I knew that person, I trusted them, I knew how they felt and what they thought. Every time the person spoke, I knew what they’d say and how they’d say it. And I was right. I felt at ease and at peace around that person, I had a strong déjà vu feeling, but at the same time there were novelty and adrenalin that always come with new passion.
When I looked into the person’s eyes, I could almost physically sense a mental and emotional bridge between us, it was like a tunnel from mind to mind and from heart to heart. Time stopped and there was only that connection which I could sense. Yes, we were both falling for each other, we were in love, if that’s the right word to describe what was happening.
But there was a problem. I could tell the person didn’t recognize me. Yes, they were definitely falling for me, I can easily tell if a man has feelings for me. Yes, it was attraction, passion or whatever you call it. And yes, the person was developing feelings and the feeling would be growing, I could already tell. But they didn’t recognize me. As far as that person was concerned, it wasn’t Love at First Sight, not for them.
You see, there’s a difference between Love at First Sight and simply love. Love, with small ‘l’ is when we develop passion and sexual desire which gradually grows into emotional and then mental connection. We fall in love and get to know the other person, gradually. We start trusting the other person, gradually. If we’re lucky, we get to the end of the journey. If not so lucky, we get disappointed and look for another love, True Love, as we call it. (By the way, what’s True Love?)
Love at First Sight is different. Sexual desire, emotional and mental connections are there instantly, literally within seconds. The feeling that you know the person is there instantly. And you trust the person instantly. How can you not trust someone you’ve known for ages?
It's not exactly love at first sight. It's more like soul recognition. - Lynette Simeone
I knew I had a major problem on my hands, a disaster waiting to happen. Love (with small ‘l’) and Love at First Sight don’t mix well. There was a mismatch, relationship imbalance, inequality, whatever you choose to call it. It was like meeting my long-time lover who suddenly lost all memory. Yes, they still felt the attraction, but they didn’t remember me and therefore didn’t have the trust, the depth, the openness and willingness that Love at First Sight implies.
To this date, I don’t know why the person didn’t recognize me. It could have been that it was a one way Love at First Sight. It could have been that the person was a slow thinker. Or perhaps their intuition slept too long inside and the person simply couldn’t tell what the feeling was.

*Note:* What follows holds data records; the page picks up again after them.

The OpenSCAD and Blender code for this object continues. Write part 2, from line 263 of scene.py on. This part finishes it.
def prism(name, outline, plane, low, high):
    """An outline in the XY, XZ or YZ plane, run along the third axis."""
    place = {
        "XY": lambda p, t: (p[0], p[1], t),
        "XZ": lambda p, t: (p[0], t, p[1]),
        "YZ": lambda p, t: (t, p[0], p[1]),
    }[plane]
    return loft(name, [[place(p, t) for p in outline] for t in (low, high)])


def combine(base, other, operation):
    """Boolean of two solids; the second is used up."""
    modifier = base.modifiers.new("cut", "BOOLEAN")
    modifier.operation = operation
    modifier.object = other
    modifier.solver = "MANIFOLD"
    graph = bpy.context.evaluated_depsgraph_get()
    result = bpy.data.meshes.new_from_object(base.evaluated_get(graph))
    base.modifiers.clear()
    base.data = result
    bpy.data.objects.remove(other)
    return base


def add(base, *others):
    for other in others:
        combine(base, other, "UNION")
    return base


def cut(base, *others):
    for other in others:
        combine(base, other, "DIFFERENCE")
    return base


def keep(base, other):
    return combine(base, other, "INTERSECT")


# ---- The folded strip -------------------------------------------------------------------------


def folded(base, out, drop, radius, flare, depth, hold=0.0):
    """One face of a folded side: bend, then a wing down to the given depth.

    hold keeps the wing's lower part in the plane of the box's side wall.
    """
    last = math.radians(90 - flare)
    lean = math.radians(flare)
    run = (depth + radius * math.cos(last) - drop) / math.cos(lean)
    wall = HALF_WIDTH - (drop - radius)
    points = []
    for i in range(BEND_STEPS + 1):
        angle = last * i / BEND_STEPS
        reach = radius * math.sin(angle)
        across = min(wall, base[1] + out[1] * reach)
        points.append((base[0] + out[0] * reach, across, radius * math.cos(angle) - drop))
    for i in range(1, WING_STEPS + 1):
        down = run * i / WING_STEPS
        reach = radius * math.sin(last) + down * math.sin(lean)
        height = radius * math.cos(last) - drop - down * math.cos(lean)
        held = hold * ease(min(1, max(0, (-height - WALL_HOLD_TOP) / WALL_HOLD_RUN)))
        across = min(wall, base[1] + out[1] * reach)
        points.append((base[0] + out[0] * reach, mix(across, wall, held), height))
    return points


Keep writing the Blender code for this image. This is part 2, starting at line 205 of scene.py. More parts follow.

The person started making mistakes, we all make mistakes in a relationship, and it was fine until the person made a grave mistake of showing me they didn’t trust me enough at that stage of our relationship. Not because I wasn’t to be trusted but because it was a natural flow of events for that person (unlike me, the person didn’t have the feeling that they’d known me all their life).
Then I realized that the person couldn’t feel me as well as I could feel them. They couldn’t read me. They didn’t understand me. I literally had to explain what was on my mind and how I felt. For comparison, the other person didn’t have to explain what they felt, because I knew. And I think that started freaking them out, too.

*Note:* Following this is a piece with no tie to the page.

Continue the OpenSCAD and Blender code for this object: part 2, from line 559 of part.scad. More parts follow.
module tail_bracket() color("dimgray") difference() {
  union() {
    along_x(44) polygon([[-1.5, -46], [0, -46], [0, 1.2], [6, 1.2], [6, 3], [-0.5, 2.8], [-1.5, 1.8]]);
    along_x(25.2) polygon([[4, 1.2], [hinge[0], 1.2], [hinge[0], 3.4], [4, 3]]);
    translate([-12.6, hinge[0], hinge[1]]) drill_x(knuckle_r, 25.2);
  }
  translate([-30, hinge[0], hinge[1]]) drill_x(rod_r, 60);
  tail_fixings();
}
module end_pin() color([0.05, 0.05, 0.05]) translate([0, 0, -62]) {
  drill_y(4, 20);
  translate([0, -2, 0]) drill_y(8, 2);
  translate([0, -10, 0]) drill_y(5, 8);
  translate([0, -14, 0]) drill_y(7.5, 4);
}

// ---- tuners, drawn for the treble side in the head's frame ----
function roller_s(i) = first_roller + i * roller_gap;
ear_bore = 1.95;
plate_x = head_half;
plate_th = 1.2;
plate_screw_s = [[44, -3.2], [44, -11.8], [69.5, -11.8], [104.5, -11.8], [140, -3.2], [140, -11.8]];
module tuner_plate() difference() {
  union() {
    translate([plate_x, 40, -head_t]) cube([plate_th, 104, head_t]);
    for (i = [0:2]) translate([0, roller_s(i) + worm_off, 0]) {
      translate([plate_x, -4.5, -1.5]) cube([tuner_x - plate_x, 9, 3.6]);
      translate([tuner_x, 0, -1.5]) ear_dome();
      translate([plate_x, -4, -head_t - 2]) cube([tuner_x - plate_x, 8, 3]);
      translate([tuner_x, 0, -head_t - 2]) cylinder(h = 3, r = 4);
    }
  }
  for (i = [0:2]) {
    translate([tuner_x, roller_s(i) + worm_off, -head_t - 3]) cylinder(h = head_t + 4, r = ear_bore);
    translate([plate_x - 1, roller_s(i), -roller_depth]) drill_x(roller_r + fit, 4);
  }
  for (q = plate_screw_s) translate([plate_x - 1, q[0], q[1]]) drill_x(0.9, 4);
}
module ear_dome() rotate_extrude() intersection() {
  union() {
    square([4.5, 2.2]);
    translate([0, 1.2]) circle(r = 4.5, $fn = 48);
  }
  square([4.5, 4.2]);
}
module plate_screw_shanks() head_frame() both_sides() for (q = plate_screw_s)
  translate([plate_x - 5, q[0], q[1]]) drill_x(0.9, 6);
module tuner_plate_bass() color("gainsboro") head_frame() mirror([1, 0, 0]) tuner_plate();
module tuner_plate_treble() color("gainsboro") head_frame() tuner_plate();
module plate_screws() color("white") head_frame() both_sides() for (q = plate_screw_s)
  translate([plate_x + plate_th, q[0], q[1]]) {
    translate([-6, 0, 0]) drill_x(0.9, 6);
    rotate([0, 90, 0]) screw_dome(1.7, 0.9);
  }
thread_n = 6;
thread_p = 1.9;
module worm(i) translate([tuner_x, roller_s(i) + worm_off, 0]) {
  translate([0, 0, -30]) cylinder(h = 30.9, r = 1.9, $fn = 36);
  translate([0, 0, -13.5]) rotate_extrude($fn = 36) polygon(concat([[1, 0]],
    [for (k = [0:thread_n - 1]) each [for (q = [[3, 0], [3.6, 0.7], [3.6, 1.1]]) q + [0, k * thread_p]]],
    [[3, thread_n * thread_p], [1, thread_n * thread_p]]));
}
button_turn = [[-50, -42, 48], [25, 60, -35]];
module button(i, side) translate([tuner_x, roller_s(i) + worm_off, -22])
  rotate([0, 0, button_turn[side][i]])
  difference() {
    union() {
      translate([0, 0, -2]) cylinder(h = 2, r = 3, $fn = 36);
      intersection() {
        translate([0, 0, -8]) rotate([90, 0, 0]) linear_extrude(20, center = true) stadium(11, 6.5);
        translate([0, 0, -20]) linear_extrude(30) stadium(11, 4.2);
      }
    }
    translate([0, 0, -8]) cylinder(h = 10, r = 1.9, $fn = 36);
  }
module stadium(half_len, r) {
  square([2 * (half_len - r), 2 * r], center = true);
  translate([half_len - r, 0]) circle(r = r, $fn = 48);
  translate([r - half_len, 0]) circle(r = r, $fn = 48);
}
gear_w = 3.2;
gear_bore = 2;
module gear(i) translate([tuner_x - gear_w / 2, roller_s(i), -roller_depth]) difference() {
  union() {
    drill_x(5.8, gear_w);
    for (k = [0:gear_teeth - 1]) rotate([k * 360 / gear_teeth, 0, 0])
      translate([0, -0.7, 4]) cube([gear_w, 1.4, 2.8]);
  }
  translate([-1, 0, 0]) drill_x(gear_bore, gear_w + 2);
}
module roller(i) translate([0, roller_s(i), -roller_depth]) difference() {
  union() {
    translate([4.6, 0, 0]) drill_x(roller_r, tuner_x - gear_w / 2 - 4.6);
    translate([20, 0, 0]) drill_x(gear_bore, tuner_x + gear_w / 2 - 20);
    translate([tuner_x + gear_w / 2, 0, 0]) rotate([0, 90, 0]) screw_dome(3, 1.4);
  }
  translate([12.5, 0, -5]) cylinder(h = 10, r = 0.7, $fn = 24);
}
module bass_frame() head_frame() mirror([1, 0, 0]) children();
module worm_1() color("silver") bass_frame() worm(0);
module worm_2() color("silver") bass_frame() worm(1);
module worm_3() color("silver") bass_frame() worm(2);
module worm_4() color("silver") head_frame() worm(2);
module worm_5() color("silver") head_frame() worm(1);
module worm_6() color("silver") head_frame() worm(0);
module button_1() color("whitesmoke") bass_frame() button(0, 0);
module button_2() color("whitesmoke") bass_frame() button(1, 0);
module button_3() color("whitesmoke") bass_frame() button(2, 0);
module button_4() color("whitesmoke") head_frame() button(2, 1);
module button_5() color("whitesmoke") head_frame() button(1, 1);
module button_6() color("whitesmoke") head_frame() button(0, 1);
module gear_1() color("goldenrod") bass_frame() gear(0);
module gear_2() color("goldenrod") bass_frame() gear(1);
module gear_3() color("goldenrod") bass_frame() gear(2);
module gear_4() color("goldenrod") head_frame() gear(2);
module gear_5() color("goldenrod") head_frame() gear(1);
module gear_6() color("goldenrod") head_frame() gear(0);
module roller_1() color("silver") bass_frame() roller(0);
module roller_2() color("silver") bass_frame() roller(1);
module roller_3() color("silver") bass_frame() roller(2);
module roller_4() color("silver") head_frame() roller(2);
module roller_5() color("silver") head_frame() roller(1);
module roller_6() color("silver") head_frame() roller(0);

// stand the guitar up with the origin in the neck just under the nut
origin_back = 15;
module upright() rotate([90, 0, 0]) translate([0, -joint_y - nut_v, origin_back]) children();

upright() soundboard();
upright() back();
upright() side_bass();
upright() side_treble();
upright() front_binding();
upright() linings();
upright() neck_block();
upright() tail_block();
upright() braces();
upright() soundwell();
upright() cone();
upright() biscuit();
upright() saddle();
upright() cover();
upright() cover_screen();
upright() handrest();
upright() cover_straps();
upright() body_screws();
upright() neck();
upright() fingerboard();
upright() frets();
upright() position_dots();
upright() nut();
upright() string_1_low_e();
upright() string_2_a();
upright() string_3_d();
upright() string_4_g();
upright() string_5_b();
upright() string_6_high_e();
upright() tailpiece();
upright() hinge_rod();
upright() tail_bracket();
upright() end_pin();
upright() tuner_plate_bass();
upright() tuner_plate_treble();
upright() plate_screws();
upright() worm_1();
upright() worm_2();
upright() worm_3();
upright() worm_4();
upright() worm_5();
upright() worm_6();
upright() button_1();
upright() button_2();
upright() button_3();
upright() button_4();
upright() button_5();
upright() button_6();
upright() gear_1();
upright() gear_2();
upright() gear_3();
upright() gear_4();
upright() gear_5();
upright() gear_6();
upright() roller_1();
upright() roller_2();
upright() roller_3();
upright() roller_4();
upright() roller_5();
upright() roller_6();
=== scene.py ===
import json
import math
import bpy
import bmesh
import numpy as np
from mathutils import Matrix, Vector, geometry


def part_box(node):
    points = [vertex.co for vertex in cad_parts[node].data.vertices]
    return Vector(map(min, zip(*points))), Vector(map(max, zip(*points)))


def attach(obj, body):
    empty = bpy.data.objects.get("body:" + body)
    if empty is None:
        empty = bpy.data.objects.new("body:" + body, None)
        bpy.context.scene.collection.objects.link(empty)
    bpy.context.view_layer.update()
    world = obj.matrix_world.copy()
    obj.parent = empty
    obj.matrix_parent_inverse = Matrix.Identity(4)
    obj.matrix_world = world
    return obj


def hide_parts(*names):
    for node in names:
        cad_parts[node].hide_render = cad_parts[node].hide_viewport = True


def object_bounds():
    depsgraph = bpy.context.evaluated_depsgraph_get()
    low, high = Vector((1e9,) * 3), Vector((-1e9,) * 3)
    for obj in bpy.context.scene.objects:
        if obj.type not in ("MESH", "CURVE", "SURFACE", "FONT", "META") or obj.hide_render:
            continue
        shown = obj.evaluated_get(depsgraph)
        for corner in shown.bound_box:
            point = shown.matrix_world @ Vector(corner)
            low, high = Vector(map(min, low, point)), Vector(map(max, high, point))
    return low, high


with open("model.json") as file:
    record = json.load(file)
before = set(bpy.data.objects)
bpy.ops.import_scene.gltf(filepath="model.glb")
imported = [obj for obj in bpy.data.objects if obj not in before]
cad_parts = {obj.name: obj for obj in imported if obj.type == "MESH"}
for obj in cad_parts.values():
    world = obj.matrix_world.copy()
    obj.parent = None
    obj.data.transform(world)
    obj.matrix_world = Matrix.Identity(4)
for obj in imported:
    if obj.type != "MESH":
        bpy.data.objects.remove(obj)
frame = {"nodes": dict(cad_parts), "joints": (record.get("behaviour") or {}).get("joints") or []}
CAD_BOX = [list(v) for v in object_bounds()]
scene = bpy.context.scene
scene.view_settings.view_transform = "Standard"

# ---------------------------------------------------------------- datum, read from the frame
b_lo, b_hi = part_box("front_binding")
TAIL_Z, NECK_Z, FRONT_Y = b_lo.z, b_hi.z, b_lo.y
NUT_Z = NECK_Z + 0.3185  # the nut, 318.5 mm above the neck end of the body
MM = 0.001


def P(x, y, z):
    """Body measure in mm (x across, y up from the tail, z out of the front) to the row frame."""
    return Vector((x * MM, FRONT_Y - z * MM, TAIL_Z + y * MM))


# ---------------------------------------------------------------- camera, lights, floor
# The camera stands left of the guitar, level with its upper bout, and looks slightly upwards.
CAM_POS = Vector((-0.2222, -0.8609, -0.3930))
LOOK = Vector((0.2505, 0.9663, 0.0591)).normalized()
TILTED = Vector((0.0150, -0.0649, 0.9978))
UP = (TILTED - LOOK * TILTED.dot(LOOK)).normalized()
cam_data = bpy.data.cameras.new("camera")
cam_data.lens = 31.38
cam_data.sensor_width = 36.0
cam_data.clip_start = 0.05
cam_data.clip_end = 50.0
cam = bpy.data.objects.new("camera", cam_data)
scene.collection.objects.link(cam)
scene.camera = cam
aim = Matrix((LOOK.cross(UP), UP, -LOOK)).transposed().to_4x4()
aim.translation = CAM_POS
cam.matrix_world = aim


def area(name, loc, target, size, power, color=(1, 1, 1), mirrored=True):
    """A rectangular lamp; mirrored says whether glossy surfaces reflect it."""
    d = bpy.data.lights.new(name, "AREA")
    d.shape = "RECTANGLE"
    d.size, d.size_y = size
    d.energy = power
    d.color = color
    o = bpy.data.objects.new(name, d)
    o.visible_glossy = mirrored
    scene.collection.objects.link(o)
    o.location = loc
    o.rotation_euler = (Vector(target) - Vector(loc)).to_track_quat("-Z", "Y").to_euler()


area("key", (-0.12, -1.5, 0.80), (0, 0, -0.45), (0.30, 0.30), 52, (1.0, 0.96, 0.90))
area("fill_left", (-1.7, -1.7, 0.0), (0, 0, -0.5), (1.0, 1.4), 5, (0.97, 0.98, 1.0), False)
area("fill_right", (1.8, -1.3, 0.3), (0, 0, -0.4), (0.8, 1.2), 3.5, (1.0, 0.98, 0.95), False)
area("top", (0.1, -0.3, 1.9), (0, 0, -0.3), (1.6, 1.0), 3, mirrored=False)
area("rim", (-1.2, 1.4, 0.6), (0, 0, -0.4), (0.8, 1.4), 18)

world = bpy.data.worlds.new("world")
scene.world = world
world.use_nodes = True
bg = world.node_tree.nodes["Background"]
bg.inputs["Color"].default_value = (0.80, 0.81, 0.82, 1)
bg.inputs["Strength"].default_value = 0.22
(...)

I guess the last straw was when I sensed the person’s fear that things were developing too quickly, it was too unusual for them, too deep a connection growing too quickly. And I was young, impatient and reluctant to wait and put up with the silliness of the situation.
I made a decision to destroy my Love. I cut it, picked it apart and then shredded to pieces. I created whirlwinds of hate within myself and buried the pieces of my Love in resentment and anger. Then I burned down the remaining pieces. Unlike the birth of Love at First Sight, which took seconds and was effortless, burning it down was hard work and took some months. I was devastated and full of cold hate directed at the other person, of course. They didn’t live up to my expectations and let me down. I left the relationship without explaining much. But before I left I made a conscious effort to shatter the other person’s self-confidence as much as I could. The other person was devastated, too. It was a game they felt they could never win. I don’t think they even fully realized what happened.
The sad thing was that I knew the person would eventually get there, to the desired state of Love and trust and all that stuff. But that was at the time when I never waited for other people to catch up, even less prepared to wait when my feelings were hurt.
Nothing ever goes away until it teaches us what we need to know. - Pema Chodron
Eventually I got over months and months of hate and resentment (and how I did that is another story). Do I have regrets? Yes, I regret that I was very unfair to the other person. I genuinely hope they recovered after their unfortunate encounter with me. But I also learnt something from this story.
Love can come unexpected and hit us like a bus, regardless of whether we believe in it or not. Those who least expect love, get hit hardest.
As good as we make it
At first sight or not, love is what we make out of it, depending on our personality and attitude. If we’re full of pride and resentment, our love is cold and sharp. It brings more pain than pleasure.
Once love gets hold of our heart and mind - it stays there and follows its own rules. We may be apart with the person we love. We may not be loved. The person may be long gone or even dead. It doesn't matter. Only disappointment and resentment can kill love.